### Data lines
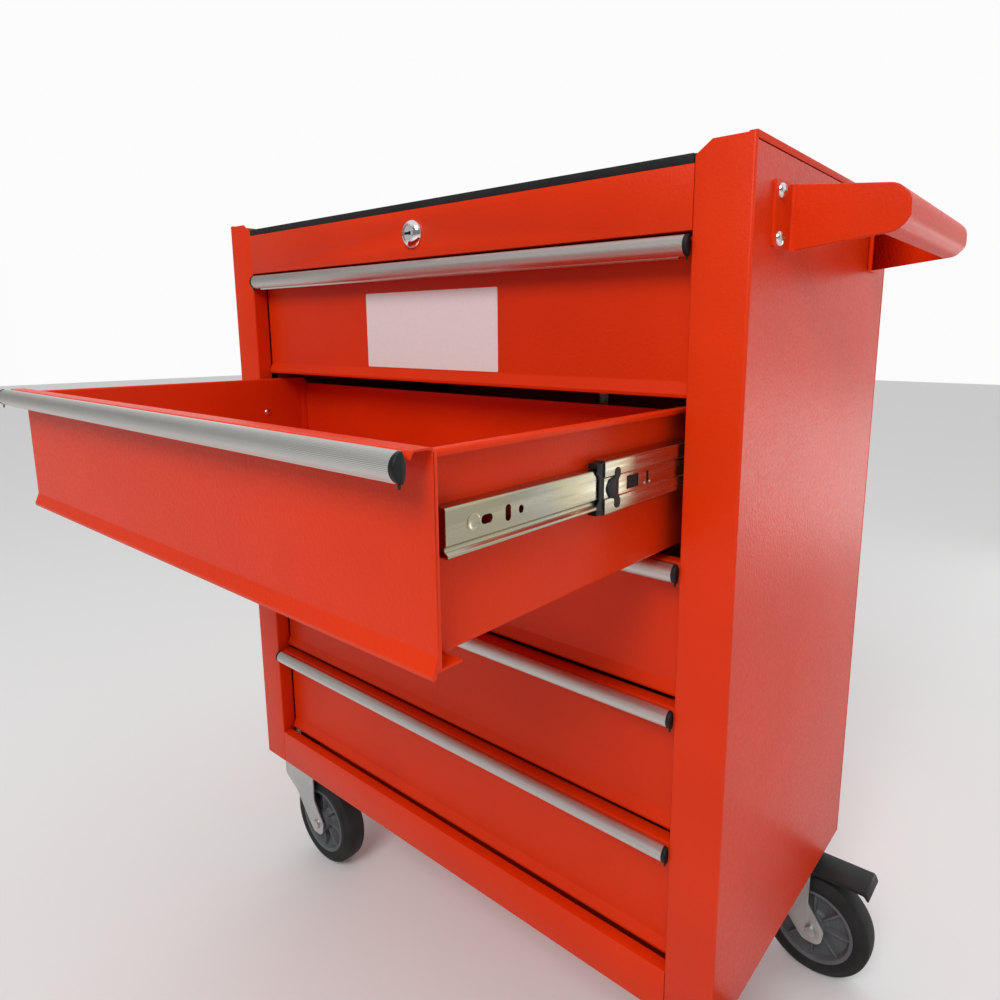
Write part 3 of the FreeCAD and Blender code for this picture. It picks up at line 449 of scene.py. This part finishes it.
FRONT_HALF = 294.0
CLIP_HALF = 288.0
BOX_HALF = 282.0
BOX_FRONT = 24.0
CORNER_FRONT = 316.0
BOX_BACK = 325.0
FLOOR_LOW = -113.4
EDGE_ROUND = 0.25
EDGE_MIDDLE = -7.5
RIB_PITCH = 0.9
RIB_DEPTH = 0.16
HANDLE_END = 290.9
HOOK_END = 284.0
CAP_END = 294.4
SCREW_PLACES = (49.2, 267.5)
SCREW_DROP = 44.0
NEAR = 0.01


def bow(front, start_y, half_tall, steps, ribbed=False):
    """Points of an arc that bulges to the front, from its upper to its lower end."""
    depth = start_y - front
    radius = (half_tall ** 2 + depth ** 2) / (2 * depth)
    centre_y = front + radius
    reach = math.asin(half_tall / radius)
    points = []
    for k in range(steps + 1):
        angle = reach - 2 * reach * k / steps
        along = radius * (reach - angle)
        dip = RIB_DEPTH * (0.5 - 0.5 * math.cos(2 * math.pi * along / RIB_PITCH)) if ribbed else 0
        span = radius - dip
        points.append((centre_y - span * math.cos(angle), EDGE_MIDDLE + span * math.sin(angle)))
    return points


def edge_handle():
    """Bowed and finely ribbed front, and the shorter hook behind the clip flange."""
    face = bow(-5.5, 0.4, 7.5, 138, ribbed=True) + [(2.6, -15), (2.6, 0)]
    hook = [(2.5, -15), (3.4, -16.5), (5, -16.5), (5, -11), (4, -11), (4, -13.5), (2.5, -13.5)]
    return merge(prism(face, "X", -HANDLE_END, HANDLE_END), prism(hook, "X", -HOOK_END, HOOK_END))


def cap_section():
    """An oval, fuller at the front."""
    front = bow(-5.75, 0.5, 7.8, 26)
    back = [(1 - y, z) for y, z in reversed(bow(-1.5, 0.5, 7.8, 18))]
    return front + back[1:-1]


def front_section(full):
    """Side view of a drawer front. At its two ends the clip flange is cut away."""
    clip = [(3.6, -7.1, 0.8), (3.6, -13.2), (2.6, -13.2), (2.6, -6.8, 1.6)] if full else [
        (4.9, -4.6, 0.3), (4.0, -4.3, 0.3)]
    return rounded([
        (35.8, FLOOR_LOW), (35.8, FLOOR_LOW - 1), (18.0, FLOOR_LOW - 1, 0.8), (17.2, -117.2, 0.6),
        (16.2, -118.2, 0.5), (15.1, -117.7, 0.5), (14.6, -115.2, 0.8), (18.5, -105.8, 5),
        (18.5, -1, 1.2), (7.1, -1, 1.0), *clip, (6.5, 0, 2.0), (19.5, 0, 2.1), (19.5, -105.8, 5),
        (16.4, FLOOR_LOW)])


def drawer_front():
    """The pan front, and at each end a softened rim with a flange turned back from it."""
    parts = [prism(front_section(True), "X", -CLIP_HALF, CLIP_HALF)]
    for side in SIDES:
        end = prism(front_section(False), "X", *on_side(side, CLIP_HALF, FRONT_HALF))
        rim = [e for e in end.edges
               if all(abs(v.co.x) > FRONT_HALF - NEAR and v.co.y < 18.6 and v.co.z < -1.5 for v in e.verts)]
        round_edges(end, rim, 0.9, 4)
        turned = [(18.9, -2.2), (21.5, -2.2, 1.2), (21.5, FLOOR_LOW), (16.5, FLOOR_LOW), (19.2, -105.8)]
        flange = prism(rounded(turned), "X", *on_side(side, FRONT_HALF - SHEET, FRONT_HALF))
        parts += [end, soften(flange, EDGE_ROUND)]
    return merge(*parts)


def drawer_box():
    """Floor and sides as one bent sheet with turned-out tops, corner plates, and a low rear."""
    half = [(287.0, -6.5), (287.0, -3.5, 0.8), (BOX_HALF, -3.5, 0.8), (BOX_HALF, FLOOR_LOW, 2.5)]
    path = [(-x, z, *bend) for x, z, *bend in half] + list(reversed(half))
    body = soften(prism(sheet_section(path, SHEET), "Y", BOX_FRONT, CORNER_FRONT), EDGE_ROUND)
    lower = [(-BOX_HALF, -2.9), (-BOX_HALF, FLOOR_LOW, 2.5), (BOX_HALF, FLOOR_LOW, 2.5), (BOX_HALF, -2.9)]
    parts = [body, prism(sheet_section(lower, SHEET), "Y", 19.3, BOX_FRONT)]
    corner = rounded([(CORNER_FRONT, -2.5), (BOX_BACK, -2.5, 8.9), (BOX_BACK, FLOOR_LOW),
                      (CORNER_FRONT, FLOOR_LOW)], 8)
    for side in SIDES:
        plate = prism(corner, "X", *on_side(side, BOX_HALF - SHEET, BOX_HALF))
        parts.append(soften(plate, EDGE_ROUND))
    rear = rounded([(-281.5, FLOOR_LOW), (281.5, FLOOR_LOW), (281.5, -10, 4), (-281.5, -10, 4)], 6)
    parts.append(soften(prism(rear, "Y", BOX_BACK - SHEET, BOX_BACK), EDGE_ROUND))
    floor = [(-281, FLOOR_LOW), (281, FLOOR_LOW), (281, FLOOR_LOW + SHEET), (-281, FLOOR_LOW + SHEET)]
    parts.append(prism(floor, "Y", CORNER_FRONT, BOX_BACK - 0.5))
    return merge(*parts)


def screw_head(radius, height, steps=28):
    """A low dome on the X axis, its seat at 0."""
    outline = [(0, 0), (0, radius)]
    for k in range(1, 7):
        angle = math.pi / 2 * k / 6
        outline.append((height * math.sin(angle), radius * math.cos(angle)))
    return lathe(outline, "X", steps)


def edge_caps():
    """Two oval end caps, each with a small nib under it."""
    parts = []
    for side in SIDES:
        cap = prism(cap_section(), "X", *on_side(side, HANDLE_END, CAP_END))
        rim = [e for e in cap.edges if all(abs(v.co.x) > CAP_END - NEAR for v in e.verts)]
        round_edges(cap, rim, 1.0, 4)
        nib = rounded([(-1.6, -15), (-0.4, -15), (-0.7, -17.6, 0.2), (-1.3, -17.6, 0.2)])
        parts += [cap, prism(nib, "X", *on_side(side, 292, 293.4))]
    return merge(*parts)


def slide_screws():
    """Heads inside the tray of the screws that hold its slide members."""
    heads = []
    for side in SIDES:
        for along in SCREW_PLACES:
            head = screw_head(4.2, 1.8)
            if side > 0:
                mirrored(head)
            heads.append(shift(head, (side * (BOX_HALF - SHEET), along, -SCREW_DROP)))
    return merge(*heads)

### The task
Quote every line of the data, word for word.

### Worked answer
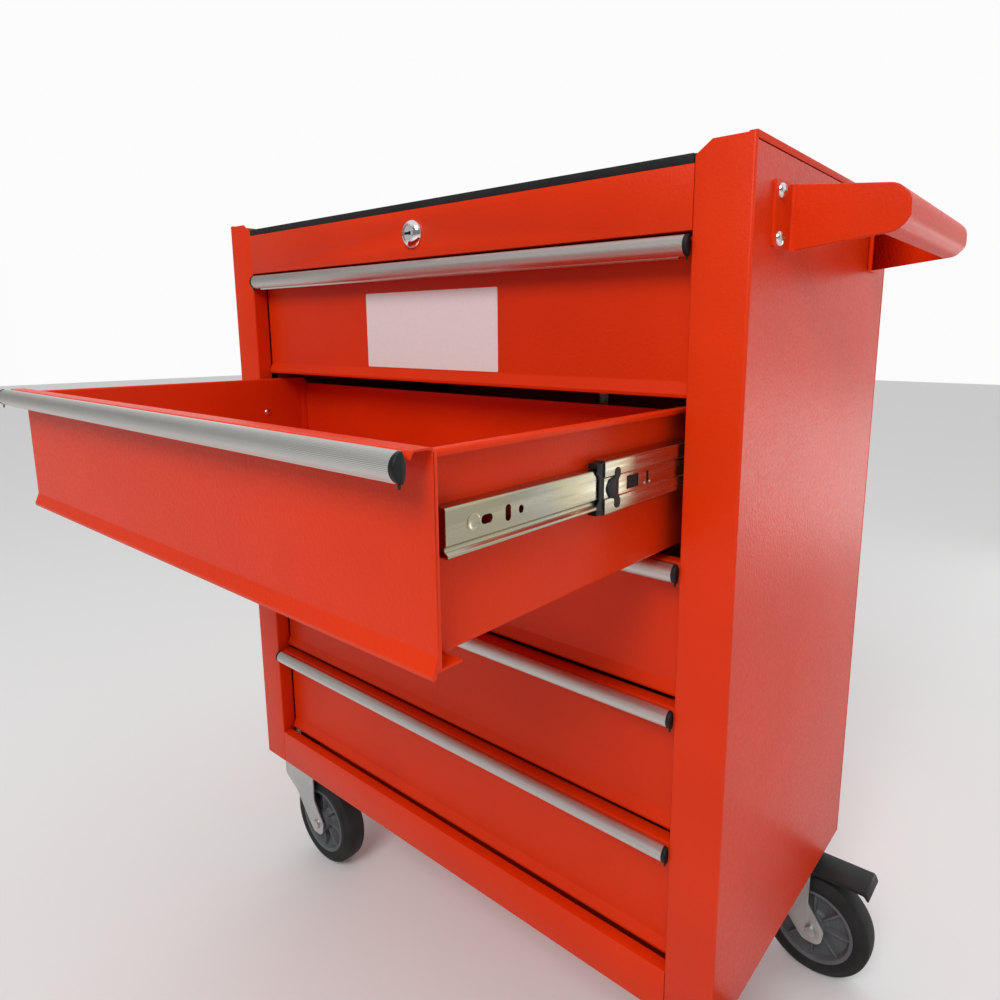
Write part 3 of the FreeCAD and Blender code for this picture. It picks up at line 449 of scene.py. This part finishes it.
FRONT_HALF = 294.0
CLIP_HALF = 288.0
BOX_HALF = 282.0
BOX_FRONT = 24.0
CORNER_FRONT = 316.0
BOX_BACK = 325.0
FLOOR_LOW = -113.4
EDGE_ROUND = 0.25
EDGE_MIDDLE = -7.5
RIB_PITCH = 0.9
RIB_DEPTH = 0.16
HANDLE_END = 290.9
HOOK_END = 284.0
CAP_END = 294.4
SCREW_PLACES = (49.2, 267.5)
SCREW_DROP = 44.0
NEAR = 0.01


def bow(front, start_y, half_tall, steps, ribbed=False):
    """Points of an arc that bulges to the front, from its upper to its lower end."""
    depth = start_y - front
    radius = (half_tall ** 2 + depth ** 2) / (2 * depth)
    centre_y = front + radius
    reach = math.asin(half_tall / radius)
    points = []
    for k in range(steps + 1):
        angle = reach - 2 * reach * k / steps
        along = radius * (reach - angle)
        dip = RIB_DEPTH * (0.5 - 0.5 * math.cos(2 * math.pi * along / RIB_PITCH)) if ribbed else 0
        span = radius - dip
        points.append((centre_y - span * math.cos(angle), EDGE_MIDDLE + span * math.sin(angle)))
    return points


def edge_handle():
    """Bowed and finely ribbed front, and the shorter hook behind the clip flange."""
    face = bow(-5.5, 0.4, 7.5, 138, ribbed=True) + [(2.6, -15), (2.6, 0)]
    hook = [(2.5, -15), (3.4, -16.5), (5, -16.5), (5, -11), (4, -11), (4, -13.5), (2.5, -13.5)]
    return merge(prism(face, "X", -HANDLE_END, HANDLE_END), prism(hook, "X", -HOOK_END, HOOK_END))


def cap_section():
    """An oval, fuller at the front."""
    front = bow(-5.75, 0.5, 7.8, 26)
    back = [(1 - y, z) for y, z in reversed(bow(-1.5, 0.5, 7.8, 18))]
    return front + back[1:-1]


def front_section(full):
    """Side view of a drawer front. At its two ends the clip flange is cut away."""
    clip = [(3.6, -7.1, 0.8), (3.6, -13.2), (2.6, -13.2), (2.6, -6.8, 1.6)] if full else [
        (4.9, -4.6, 0.3), (4.0, -4.3, 0.3)]
    return rounded([
        (35.8, FLOOR_LOW), (35.8, FLOOR_LOW - 1), (18.0, FLOOR_LOW - 1, 0.8), (17.2, -117.2, 0.6),
        (16.2, -118.2, 0.5), (15.1, -117.7, 0.5), (14.6, -115.2, 0.8), (18.5, -105.8, 5),
        (18.5, -1, 1.2), (7.1, -1, 1.0), *clip, (6.5, 0, 2.0), (19.5, 0, 2.1), (19.5, -105.8, 5),
        (16.4, FLOOR_LOW)])


def drawer_front():
    """The pan front, and at each end a softened rim with a flange turned back from it."""
    parts = [prism(front_section(True), "X", -CLIP_HALF, CLIP_HALF)]
    for side in SIDES:
        end = prism(front_section(False), "X", *on_side(side, CLIP_HALF, FRONT_HALF))
        rim = [e for e in end.edges
               if all(abs(v.co.x) > FRONT_HALF - NEAR and v.co.y < 18.6 and v.co.z < -1.5 for v in e.verts)]
        round_edges(end, rim, 0.9, 4)
        turned = [(18.9, -2.2), (21.5, -2.2, 1.2), (21.5, FLOOR_LOW), (16.5, FLOOR_LOW), (19.2, -105.8)]
        flange = prism(rounded(turned), "X", *on_side(side, FRONT_HALF - SHEET, FRONT_HALF))
        parts += [end, soften(flange, EDGE_ROUND)]
    return merge(*parts)


def drawer_box():
    """Floor and sides as one bent sheet with turned-out tops, corner plates, and a low rear."""
    half = [(287.0, -6.5), (287.0, -3.5, 0.8), (BOX_HALF, -3.5, 0.8), (BOX_HALF, FLOOR_LOW, 2.5)]
    path = [(-x, z, *bend) for x, z, *bend in half] + list(reversed(half))
    body = soften(prism(sheet_section(path, SHEET), "Y", BOX_FRONT, CORNER_FRONT), EDGE_ROUND)
    lower = [(-BOX_HALF, -2.9), (-BOX_HALF, FLOOR_LOW, 2.5), (BOX_HALF, FLOOR_LOW, 2.5), (BOX_HALF, -2.9)]
    parts = [body, prism(sheet_section(lower, SHEET), "Y", 19.3, BOX_FRONT)]
    corner = rounded([(CORNER_FRONT, -2.5), (BOX_BACK, -2.5, 8.9), (BOX_BACK, FLOOR_LOW),
                      (CORNER_FRONT, FLOOR_LOW)], 8)
    for side in SIDES:
        plate = prism(corner, "X", *on_side(side, BOX_HALF - SHEET, BOX_HALF))
        parts.append(soften(plate, EDGE_ROUND))
    rear = rounded([(-281.5, FLOOR_LOW), (281.5, FLOOR_LOW), (281.5, -10, 4), (-281.5, -10, 4)], 6)
    parts.append(soften(prism(rear, "Y", BOX_BACK - SHEET, BOX_BACK), EDGE_ROUND))
    floor = [(-281, FLOOR_LOW), (281, FLOOR_LOW), (281, FLOOR_LOW + SHEET), (-281, FLOOR_LOW + SHEET)]
    parts.append(prism(floor, "Y", CORNER_FRONT, BOX_BACK - 0.5))
    return merge(*parts)


def screw_head(radius, height, steps=28):
    """A low dome on the X axis, its seat at 0."""
    outline = [(0, 0), (0, radius)]
    for k in range(1, 7):
        angle = math.pi / 2 * k / 6
        outline.append((height * math.sin(angle), radius * math.cos(angle)))
    return lathe(outline, "X", steps)


def edge_caps():
    """Two oval end caps, each with a small nib under it."""
    parts = []
    for side in SIDES:
        cap = prism(cap_section(), "X", *on_side(side, HANDLE_END, CAP_END))
        rim = [e for e in cap.edges if all(abs(v.co.x) > CAP_END - NEAR for v in e.verts)]
        round_edges(cap, rim, 1.0, 4)
        nib = rounded([(-1.6, -15), (-0.4, -15), (-0.7, -17.6, 0.2), (-1.3, -17.6, 0.2)])
        parts += [cap, prism(nib, "X", *on_side(side, 292, 293.4))]
    return merge(*parts)


def slide_screws():
    """Heads inside the tray of the screws that hold its slide members."""
    heads = []
    for side in SIDES:
        for along in SCREW_PLACES:
            head = screw_head(4.2, 1.8)
            if side > 0:
                mirrored(head)
            heads.append(shift(head, (side * (BOX_HALF - SHEET), along, -SCREW_DROP)))
    return merge(*heads)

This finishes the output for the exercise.